DOUCLEFF: Others had very complex rhythms with lots of gaps where you expect the beats to be.


DOUCLEFF: Finally, there were drumming patterns that fell in the middle of the two extremes. They have a regular predictable beat, but also some pauses or gaps. Witek says that people all over the world agreed about which drum patterns made them most want to dance.

WITEK: Not the ones that had very little complexity, and not the ones that had very, very high complexity, but the patterns which had sort of a balance between predictability and complexity. So, where there's enough regularity to sort of perceive the underlying beat, but also enough complexity to sort of invite participants to synchronize to the music.

DOUCLEFF: So I asked Witek, which popular songs today have just the right amount of complexity?

WITEK: I think the recent single by Pharrell, "Happy," is a very good example.

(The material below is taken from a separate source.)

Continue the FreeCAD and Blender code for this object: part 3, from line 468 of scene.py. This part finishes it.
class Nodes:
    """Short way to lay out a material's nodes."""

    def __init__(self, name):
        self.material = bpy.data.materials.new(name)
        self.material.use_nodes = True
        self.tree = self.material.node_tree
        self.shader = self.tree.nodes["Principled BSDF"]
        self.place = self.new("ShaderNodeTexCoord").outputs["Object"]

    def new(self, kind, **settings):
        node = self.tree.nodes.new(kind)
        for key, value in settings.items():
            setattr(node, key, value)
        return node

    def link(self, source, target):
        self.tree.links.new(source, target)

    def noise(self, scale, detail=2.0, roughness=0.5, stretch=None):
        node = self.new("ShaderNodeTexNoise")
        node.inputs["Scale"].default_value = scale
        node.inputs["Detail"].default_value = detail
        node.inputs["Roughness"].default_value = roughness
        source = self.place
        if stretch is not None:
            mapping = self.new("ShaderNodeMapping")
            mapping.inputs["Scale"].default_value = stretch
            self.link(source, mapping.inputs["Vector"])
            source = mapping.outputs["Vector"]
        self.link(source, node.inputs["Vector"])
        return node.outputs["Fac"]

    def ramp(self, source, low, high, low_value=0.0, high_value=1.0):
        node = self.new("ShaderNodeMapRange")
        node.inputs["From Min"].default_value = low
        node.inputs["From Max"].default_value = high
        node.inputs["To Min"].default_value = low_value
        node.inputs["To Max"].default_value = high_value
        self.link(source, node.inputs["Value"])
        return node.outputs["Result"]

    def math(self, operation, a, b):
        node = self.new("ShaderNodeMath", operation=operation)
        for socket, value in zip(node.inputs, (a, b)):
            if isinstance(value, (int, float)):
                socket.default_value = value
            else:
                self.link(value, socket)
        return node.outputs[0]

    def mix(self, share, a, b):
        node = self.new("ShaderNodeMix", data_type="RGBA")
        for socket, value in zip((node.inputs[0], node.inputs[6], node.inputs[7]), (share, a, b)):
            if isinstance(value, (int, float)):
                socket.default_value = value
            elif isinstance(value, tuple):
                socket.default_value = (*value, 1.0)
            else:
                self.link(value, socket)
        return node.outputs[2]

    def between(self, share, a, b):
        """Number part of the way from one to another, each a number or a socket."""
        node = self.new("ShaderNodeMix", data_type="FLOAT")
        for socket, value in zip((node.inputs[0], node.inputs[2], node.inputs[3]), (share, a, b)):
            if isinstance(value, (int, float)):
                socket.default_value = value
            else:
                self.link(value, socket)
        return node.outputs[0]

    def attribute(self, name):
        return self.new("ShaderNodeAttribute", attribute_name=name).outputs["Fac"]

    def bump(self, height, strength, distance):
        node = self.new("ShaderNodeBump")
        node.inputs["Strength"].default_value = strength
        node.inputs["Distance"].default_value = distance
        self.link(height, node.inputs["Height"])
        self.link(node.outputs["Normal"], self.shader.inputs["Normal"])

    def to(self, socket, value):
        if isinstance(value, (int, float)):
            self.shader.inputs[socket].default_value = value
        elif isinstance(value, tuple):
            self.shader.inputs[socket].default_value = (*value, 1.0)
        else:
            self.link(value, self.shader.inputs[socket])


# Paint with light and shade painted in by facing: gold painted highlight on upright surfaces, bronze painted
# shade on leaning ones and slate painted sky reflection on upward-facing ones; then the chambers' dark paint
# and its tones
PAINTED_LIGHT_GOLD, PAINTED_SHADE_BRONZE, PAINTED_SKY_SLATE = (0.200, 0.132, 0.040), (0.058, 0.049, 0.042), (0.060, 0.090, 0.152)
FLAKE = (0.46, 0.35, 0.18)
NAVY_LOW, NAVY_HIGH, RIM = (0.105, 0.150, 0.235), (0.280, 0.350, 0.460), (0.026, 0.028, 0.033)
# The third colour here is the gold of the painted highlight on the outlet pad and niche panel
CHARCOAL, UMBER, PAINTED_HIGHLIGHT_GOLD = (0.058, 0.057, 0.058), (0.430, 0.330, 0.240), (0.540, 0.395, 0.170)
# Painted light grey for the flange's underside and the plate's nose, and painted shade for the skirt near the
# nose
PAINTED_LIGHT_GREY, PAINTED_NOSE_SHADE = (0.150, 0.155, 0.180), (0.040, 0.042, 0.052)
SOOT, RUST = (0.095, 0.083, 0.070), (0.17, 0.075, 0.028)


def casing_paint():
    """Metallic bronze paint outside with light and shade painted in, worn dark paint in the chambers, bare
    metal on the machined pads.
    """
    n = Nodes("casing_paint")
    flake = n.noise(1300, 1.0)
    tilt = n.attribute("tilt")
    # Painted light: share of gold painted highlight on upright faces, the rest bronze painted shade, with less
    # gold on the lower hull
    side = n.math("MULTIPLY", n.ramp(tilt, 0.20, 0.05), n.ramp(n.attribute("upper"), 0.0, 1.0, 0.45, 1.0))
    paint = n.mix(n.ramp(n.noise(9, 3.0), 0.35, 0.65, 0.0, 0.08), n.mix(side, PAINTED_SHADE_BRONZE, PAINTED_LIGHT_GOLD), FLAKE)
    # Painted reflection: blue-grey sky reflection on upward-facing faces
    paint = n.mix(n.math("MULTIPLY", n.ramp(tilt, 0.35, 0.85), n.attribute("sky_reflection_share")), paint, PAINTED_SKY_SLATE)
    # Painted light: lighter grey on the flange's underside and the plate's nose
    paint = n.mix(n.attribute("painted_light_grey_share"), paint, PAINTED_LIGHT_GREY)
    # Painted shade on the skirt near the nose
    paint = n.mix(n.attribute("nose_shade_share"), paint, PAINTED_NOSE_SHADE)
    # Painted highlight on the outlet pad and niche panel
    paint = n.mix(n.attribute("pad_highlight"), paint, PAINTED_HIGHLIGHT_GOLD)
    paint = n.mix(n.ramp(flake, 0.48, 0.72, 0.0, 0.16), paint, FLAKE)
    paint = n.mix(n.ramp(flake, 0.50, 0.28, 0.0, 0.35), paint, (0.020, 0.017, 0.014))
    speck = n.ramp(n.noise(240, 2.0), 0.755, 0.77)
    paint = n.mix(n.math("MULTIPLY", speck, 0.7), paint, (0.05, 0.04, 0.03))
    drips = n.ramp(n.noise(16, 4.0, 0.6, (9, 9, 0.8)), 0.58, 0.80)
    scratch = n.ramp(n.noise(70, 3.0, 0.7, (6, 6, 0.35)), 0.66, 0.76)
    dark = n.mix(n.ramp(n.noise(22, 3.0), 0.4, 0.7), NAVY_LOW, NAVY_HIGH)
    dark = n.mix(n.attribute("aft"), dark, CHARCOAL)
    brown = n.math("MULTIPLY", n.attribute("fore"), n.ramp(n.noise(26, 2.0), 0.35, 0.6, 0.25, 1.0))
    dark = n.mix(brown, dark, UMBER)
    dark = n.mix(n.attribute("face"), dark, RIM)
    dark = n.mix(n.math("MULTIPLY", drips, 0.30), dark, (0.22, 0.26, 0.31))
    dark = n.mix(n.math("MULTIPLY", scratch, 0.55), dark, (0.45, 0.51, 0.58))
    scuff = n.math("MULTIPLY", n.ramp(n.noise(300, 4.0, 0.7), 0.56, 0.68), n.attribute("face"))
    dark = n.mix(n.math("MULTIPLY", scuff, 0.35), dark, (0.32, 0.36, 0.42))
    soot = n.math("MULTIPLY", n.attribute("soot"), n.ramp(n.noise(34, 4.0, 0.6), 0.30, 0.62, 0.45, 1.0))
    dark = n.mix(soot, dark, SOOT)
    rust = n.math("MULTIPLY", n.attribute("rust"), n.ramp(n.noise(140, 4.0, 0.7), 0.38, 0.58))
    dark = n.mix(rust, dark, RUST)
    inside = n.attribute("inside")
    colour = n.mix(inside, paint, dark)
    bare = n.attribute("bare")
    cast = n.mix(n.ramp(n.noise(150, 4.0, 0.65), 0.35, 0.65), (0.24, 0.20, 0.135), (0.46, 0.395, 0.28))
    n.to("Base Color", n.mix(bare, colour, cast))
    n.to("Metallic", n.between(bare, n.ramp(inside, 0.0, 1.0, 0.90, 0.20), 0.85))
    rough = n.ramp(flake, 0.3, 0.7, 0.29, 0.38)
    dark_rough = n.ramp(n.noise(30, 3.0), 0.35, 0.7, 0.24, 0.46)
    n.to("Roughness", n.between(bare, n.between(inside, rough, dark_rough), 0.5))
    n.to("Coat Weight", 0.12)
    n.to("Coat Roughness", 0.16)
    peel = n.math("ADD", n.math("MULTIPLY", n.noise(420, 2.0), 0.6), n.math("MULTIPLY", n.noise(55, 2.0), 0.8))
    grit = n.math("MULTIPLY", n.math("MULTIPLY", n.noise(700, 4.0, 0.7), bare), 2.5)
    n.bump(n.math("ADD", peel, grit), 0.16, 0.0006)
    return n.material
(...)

WILLIAMS: (Singing) It might seem crazy, what I'm 'bout to say...

DOUCLEFF: Witek says the song is layered with predictable beats and syncopated ones. The drums, the piano, the clapping - even Pharrell's voice creates inviting gaps.


WILLIAMS: ...With the air, like I don't care baby by the way...

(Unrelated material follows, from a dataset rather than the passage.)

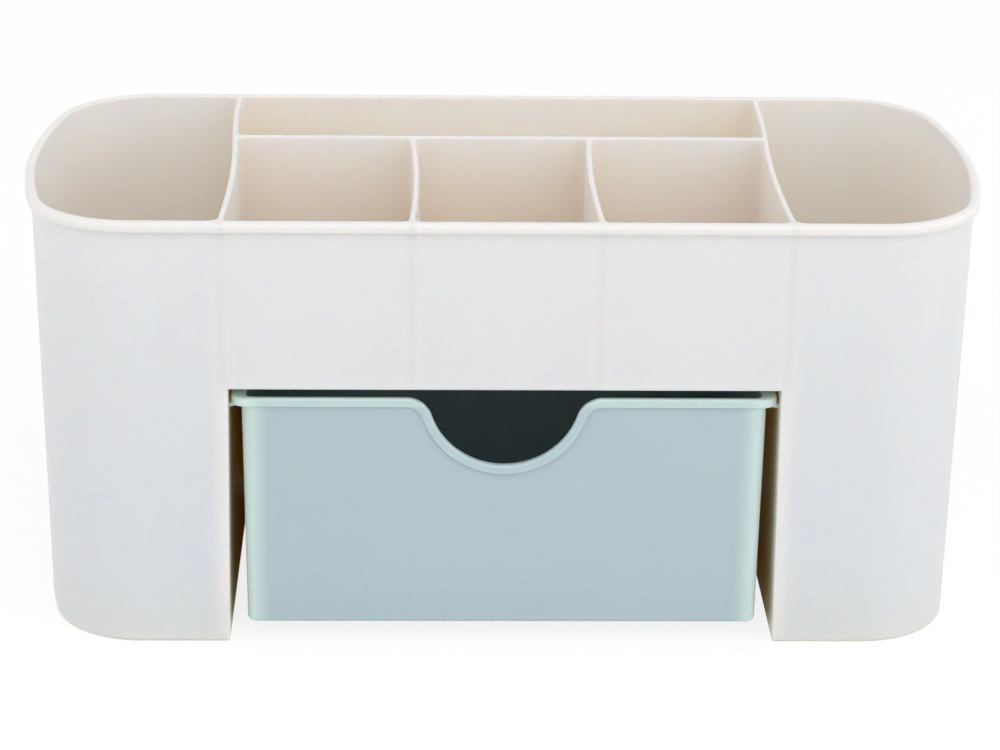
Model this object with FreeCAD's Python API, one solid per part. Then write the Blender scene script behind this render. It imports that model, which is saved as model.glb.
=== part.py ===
import FreeCAD, Part
import math
import os
from collections import namedtuple

# Desktop organizer for jewellery and cosmetics, two mouldings, in millimetres.
# X runs along the width, the drawer pulls out along -Y and +Z is up. The origin is the middle of
# the footprint at the level of the table.

# Overall size, measured over the rim
overall_width = 220.0
overall_depth = 103.0
overall_height = 102.0

# Plan shape of the rim: straight front and back, bowed ends, round corners
end_radius = 151.0
corner_radius = 24.3

# Walls of the body
body_wall = 1.0
body_draft_deg = 0.9
base_edge_radius = 0.8

# Rim that runs round the top of the body
rim_overhang = 1.25
rim_height = 2.2
rim_top_radius = 1.1
mouth_bevel = 0.4

# Drawer bay, open at the front and below
bay_width = 123.6
bay_height = 62.4
bay_draft_deg = 0.55
bay_edge_radius = 0.5

# Compartments
cup_floor = 1.6
shelf_floor = 1.5
cup_corner_radius = 2.5
pocket_corner_radius = 1.6
floor_bevel = 0.6

# Dividers, which flex a little towards the middle of the body in front of the cross wall
divider_thickness = 1.2
divider_bow = 1.0
outer_divider_x = 63.0
outer_divider_spread = 0.6
middle_divider_x = 21.0
cross_wall_y = 15.3

# Rails that carry the drawer
rail_thickness = 0.8
rail_setback = 4.3
rail_lead_in = 1.0

# Drawer
drawer_wall = 1.05
drawer_floor = 1.4
drawer_draft_deg = 0.7
drawer_corner_radius = 2.8
drawer_bottom_radius = 1.2
drawer_floor_bevel = 0.6
flange_width = 2.3
front_lip_depth = 0.55
lip_height = 1.9
lip_top_radius = 0.5
drawer_mouth_radius = 0.35

# Finger notch in the drawer's front
notch_radius = 17.2
notch_depth = 16.1
notch_shoulder_radius = 6.0

# Clearances between the drawer and the body
drawer_top_clearance = 2.7
drawer_side_clearance = 0.5
drawer_back_clearance = 1.0
drawer_front_setback = 1.5
drawer_ground_clearance = 4.0
rail_top_clearance = 0.2
rail_side_clearance = 1.0

# How far a cutting or joining solid runs past the face that it works on
past = 2.0

quarter = math.pi / 2

# An arc in plan. Its inside is the side of the solid: 1 where that is the side of the centre.
Bend = namedtuple("Bend", "centre radius start end inside")

# The mid-line of an upright curved divider, and on which side of its centre it lies
Curve = namedtuple("Curve", "centre radius toward")


def point(x, y, z):
    return FreeCAD.Vector(x, y, z)


def line(a, b):
    return Part.LineSegment(a, b).toShape()


def slope(angle_deg):
    return math.tan(math.radians(angle_deg))


def apart(a, b):
    return (a - b).Length > 1e-6


def rounded(corners):
    """Splits a profile, given as (inset, z, radius) corners, into straight and round strips.

    The profile starts from a level face, which lies inward of its first corner.
    """
    places = [point(inset, 0, z) for inset, z, radius in corners]
    level = places[0] + point(1, 0, 0)
    rounds = []
    for before, place, after, corner in zip([level] + places, places, places[1:], corners):
        back = (before - place).normalize()
        ahead = (after - place).normalize()
        between = (back + ahead).normalize()
        half = back.getAngle(ahead) / 2
        radius = corner[2]
        reach = radius / math.tan(half)
        middle = between * (radius / math.sin(half) - radius)
        rounds.append([place + back * reach, place + middle, place + ahead * reach])
    rounds.append(places[-1:] * 3)
    strips = []
    for bend, following in zip(rounds, rounds[1:]):
        if apart(bend[0], bend[2]):
            strips.append(bend)
        if apart(bend[2], following[0]):
            strips.append([bend[2], following[0]])
    return strips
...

DOUCLEFF: But Pharrell isn't the only one who knows about this trick. Witek says classic dance tunes in disco, funk, hip-hop and R and B also hit this sweet spot of syncopation.

WITEK: Michael Jackson, Stevie Wonder - I have a lot of tracks which seem to have this balance between predictability and complexity when it comes to the rhythmic structure.

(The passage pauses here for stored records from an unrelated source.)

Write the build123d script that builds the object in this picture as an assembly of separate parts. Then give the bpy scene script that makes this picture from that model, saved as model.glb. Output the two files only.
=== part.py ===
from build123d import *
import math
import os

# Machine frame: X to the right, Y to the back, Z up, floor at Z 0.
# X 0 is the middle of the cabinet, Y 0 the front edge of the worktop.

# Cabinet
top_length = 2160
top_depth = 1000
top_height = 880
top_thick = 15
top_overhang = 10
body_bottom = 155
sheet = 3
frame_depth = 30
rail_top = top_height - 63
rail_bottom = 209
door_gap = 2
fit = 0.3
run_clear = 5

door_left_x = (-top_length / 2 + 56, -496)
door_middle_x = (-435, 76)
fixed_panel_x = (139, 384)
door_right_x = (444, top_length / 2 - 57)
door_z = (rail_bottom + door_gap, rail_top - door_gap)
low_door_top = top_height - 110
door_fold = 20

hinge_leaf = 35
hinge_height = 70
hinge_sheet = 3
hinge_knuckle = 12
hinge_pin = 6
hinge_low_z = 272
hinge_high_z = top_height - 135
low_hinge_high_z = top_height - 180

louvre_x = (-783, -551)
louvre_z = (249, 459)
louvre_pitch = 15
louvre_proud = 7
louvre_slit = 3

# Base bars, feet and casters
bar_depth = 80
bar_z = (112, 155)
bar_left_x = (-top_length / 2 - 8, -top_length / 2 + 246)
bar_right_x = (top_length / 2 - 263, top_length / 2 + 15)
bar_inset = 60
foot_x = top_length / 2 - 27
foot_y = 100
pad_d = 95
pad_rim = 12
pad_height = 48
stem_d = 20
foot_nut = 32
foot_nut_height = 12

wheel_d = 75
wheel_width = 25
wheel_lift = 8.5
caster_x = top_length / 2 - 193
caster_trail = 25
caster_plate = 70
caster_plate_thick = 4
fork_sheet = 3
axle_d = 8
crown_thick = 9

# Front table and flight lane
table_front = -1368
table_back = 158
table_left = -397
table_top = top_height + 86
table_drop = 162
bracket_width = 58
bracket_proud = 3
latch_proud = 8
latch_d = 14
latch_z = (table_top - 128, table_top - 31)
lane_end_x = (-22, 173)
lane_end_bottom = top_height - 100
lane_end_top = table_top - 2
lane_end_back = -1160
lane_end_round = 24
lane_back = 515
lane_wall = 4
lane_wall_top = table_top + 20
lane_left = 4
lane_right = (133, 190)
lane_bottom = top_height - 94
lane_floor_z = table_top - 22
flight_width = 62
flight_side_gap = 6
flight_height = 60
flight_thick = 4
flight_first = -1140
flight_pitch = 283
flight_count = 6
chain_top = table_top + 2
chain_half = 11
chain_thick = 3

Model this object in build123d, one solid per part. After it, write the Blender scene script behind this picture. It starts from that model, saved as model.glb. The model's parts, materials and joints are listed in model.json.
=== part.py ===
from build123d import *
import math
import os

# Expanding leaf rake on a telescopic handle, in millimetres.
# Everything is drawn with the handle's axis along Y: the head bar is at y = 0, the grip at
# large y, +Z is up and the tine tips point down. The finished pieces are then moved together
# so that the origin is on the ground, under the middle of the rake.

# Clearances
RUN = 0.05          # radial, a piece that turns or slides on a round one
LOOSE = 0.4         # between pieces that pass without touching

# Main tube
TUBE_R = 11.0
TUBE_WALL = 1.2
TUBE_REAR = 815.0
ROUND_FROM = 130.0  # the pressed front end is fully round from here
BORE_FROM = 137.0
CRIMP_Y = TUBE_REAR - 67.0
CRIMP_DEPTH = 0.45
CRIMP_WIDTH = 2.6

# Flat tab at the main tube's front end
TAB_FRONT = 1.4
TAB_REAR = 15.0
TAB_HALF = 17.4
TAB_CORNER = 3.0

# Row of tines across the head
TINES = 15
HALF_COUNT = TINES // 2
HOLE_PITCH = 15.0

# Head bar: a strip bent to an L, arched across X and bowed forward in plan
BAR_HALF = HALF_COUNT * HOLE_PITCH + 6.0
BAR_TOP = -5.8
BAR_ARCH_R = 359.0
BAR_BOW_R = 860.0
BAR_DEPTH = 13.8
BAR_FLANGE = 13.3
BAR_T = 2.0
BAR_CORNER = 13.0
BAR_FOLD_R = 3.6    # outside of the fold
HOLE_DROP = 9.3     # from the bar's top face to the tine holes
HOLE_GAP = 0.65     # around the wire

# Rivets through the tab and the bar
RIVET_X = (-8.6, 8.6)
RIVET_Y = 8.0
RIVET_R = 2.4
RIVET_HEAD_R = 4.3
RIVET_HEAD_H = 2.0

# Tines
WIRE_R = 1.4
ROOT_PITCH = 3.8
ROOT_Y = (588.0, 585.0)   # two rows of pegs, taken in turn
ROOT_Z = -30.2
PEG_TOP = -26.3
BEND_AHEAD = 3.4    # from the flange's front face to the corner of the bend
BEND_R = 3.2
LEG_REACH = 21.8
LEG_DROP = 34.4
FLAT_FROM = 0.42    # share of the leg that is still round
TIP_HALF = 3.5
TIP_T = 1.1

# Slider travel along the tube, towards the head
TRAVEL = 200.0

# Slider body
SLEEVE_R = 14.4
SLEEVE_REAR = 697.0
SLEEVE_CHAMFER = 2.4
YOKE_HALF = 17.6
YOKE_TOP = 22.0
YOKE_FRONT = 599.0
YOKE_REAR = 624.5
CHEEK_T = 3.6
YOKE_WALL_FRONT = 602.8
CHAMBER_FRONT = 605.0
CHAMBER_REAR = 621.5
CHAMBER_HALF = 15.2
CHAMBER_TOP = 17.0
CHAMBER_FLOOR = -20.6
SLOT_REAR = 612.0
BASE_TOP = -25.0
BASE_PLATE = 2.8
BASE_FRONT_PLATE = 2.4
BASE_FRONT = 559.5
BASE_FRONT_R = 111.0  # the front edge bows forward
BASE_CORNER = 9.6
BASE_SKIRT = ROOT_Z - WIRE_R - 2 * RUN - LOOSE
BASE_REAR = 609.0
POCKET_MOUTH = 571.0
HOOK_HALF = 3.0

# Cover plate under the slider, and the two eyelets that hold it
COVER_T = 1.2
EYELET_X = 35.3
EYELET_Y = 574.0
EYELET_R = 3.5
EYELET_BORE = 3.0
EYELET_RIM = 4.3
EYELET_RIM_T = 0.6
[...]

DOUCLEFF: Not to mention, Ray Charles.


RAY CHARLES: (Singing) Well, I got a woman way over town...

DOUCLEFF: "I Got A Woman" made everybody hit the dance floor in the 1950s. Neuroscientist, Daniel Levitin at McGill University, says it's not just the song's syncopation, but also the layers of rhythm - layers that get you to go from just tapping your foot in your chair to standing up and full out dancing.


CHARLES: (Singing) She gives me money when I'm in need...

DANIEL LEVITIN: The drums are keeping a very steady rhythm, the piano is syncopated, the vocals are exquisitely nuanced in the time. It's very difficult to sing along with it exactly the way he does it.

DOUCLEFF: So we don't want to sing with Charles. We want to move with him.

LEVITIN: The more rhythmically complex the music is, the easier it is to engage different body parts because they can be synchronizing to different aspects of the music.

DOUCLEFF: You're swinging your shoulders with the snare drums, you're bobbing your head with the piano.

LEVITIN: And you might be wiggling your hips in half-time or something like that.

DOUCLEFF: Before you know it, you're up out of your chair and doing the twist. Michaeleen Doucleff, NPR News, San Francisco.